What is required :: Check each line for the word "piece" and give how many have it. Say nothing else.

· · ·

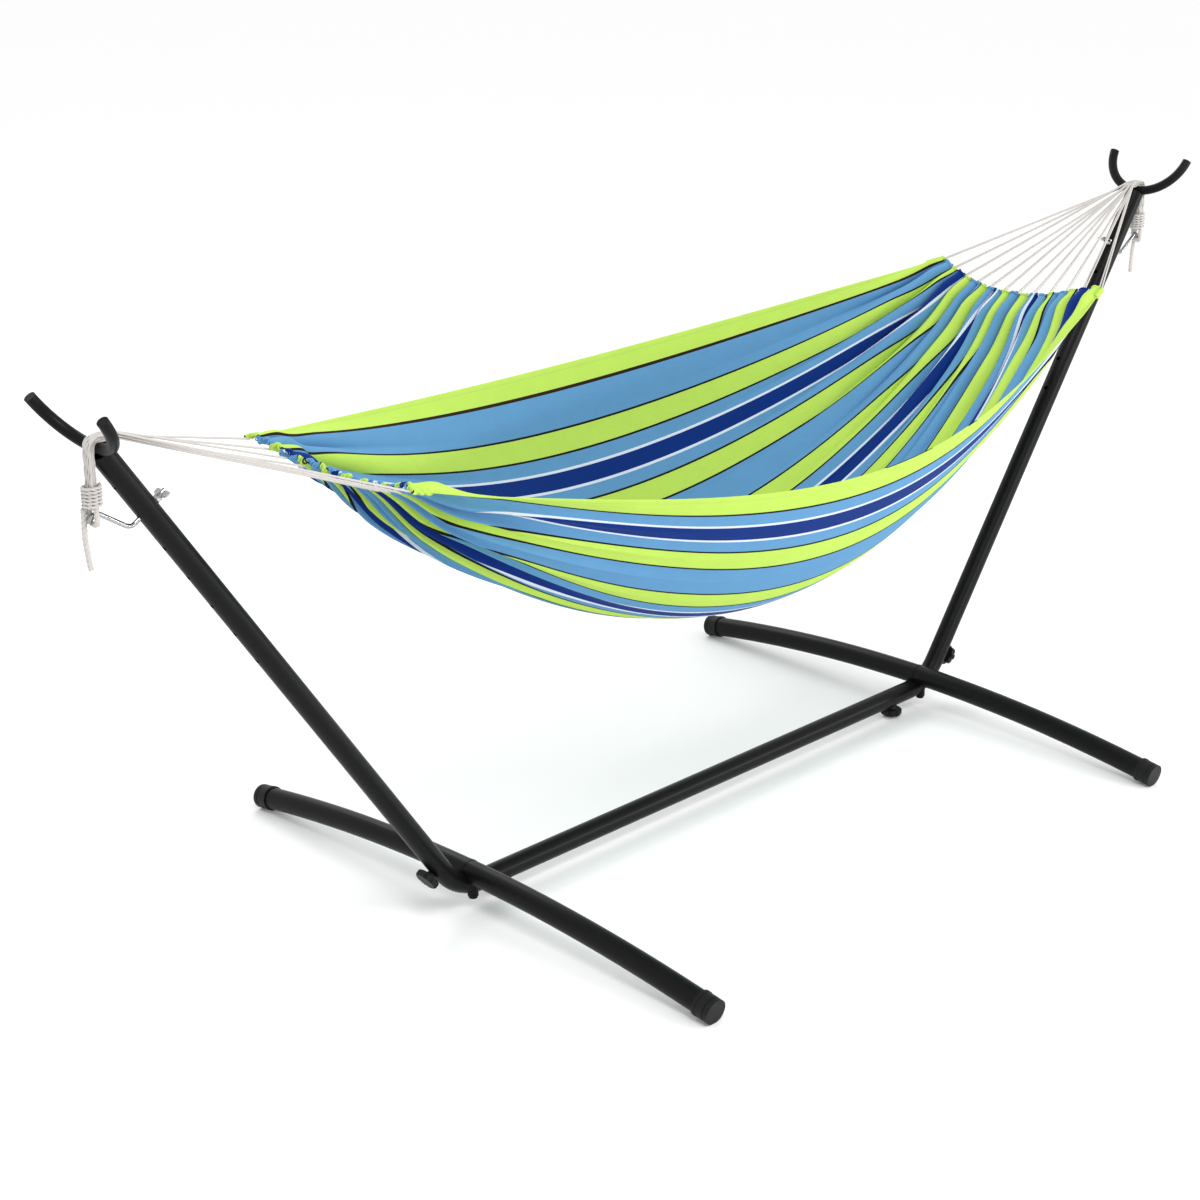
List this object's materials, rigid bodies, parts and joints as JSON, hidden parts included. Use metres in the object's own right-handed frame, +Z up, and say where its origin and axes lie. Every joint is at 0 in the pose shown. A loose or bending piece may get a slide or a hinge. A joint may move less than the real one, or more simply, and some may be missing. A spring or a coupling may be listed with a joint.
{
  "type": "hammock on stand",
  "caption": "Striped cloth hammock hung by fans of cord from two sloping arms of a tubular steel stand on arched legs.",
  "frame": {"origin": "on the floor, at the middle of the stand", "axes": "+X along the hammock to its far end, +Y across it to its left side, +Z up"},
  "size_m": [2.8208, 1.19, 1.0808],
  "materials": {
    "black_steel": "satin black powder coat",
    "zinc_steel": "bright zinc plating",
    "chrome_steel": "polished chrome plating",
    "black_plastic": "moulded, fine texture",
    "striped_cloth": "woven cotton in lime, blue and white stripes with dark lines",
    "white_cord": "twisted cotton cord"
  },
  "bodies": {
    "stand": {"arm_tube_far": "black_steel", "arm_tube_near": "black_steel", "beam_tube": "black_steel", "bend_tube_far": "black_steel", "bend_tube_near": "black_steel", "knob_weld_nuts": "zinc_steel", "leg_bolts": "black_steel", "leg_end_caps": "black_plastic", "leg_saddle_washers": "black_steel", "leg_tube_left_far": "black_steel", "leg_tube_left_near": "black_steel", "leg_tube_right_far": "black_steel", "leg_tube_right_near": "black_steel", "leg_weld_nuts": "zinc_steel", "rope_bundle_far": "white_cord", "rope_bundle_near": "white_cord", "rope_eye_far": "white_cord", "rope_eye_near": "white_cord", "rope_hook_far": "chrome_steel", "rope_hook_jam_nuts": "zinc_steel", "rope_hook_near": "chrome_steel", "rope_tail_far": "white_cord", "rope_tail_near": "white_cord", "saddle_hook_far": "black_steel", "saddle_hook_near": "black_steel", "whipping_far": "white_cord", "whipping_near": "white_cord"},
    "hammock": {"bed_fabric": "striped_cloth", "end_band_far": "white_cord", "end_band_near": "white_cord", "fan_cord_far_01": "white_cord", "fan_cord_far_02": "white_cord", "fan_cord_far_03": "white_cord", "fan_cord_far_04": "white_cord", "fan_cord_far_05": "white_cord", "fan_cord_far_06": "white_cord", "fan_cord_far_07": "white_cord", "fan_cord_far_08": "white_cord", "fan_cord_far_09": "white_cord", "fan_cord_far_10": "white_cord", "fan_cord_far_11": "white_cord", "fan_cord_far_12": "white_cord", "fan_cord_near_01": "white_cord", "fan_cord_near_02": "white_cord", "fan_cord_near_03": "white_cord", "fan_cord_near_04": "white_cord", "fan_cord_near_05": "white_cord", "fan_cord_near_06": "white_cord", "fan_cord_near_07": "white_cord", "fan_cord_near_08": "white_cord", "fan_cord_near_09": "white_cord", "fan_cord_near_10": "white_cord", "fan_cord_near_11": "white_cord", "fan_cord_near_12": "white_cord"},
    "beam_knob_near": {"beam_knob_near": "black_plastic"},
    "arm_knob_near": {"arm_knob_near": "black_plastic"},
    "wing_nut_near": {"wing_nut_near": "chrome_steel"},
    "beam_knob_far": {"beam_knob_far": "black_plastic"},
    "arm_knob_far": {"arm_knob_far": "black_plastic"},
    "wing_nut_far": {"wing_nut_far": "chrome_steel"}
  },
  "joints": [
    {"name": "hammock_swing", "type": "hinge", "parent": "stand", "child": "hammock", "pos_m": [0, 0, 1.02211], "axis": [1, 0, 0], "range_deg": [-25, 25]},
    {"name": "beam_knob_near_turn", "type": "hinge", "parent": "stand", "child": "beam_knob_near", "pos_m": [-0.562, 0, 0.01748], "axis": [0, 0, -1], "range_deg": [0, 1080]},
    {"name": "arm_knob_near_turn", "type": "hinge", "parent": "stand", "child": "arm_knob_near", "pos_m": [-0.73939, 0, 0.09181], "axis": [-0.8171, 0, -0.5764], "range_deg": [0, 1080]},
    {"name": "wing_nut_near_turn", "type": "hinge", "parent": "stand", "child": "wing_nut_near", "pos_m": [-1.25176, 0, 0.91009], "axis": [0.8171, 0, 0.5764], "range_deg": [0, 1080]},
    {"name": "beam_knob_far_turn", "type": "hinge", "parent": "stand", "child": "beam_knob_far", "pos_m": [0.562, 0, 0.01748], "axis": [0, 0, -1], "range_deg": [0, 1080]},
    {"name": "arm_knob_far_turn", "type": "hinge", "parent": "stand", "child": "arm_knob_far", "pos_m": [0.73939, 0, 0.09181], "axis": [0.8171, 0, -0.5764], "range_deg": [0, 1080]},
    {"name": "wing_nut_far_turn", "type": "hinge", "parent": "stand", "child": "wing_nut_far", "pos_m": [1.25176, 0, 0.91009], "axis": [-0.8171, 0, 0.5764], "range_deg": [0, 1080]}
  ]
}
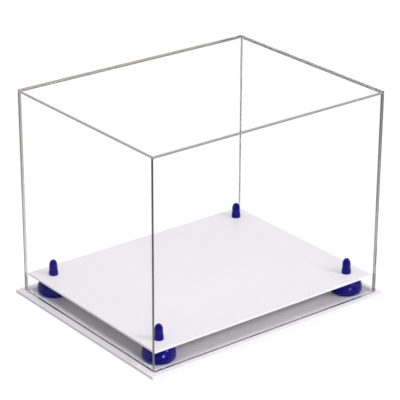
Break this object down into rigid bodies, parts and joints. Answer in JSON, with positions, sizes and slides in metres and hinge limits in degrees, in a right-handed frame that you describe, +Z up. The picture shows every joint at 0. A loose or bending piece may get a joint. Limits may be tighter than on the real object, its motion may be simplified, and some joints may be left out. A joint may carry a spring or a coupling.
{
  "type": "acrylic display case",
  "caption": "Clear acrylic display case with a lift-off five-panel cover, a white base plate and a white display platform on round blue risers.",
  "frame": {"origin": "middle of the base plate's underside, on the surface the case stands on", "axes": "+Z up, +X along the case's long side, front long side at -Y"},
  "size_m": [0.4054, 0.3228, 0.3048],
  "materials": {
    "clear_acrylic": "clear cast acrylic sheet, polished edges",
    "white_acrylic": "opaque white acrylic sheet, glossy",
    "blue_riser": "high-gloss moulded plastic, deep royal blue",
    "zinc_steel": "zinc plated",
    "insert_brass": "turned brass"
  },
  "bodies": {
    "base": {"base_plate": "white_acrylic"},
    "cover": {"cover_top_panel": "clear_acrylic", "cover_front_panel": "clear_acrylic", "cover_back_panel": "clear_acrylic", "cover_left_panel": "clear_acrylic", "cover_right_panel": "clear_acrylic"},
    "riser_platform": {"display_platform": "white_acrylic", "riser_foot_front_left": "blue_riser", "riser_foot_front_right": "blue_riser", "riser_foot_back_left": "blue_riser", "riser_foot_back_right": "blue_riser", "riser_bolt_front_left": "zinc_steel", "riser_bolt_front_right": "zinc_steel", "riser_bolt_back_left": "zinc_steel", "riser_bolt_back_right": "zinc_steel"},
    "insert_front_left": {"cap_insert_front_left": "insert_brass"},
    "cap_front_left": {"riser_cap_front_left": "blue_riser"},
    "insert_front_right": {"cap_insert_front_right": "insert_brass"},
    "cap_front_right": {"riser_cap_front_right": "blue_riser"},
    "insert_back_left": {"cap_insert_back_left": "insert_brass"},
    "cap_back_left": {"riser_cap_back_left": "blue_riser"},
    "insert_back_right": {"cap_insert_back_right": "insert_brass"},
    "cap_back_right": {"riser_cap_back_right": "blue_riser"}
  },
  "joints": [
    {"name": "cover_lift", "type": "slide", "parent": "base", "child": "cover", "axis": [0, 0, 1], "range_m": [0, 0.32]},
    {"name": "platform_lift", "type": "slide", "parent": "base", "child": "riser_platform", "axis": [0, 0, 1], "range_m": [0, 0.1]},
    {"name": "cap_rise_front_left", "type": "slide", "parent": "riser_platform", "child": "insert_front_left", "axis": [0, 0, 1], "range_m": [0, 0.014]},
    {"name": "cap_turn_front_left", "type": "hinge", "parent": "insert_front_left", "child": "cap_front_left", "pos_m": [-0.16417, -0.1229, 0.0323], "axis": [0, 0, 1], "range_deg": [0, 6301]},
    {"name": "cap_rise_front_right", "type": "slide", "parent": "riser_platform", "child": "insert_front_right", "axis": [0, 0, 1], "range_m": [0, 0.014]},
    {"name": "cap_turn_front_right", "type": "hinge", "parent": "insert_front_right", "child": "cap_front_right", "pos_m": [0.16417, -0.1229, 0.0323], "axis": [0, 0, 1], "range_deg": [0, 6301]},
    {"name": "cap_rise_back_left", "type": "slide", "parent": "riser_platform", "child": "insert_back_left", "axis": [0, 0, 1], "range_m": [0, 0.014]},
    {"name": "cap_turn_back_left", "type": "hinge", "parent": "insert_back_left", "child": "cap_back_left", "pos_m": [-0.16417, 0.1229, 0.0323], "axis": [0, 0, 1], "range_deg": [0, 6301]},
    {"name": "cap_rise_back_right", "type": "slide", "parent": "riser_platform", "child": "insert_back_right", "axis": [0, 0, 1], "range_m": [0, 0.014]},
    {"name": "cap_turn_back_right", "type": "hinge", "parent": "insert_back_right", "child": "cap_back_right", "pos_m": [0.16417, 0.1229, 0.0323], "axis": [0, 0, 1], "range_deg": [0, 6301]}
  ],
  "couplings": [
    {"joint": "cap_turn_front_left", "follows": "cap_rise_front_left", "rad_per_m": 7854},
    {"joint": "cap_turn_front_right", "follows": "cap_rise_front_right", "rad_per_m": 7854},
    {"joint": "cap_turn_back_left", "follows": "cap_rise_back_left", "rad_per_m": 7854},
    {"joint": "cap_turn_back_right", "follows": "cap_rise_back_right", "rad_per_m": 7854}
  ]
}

· · ·

Reply :: 2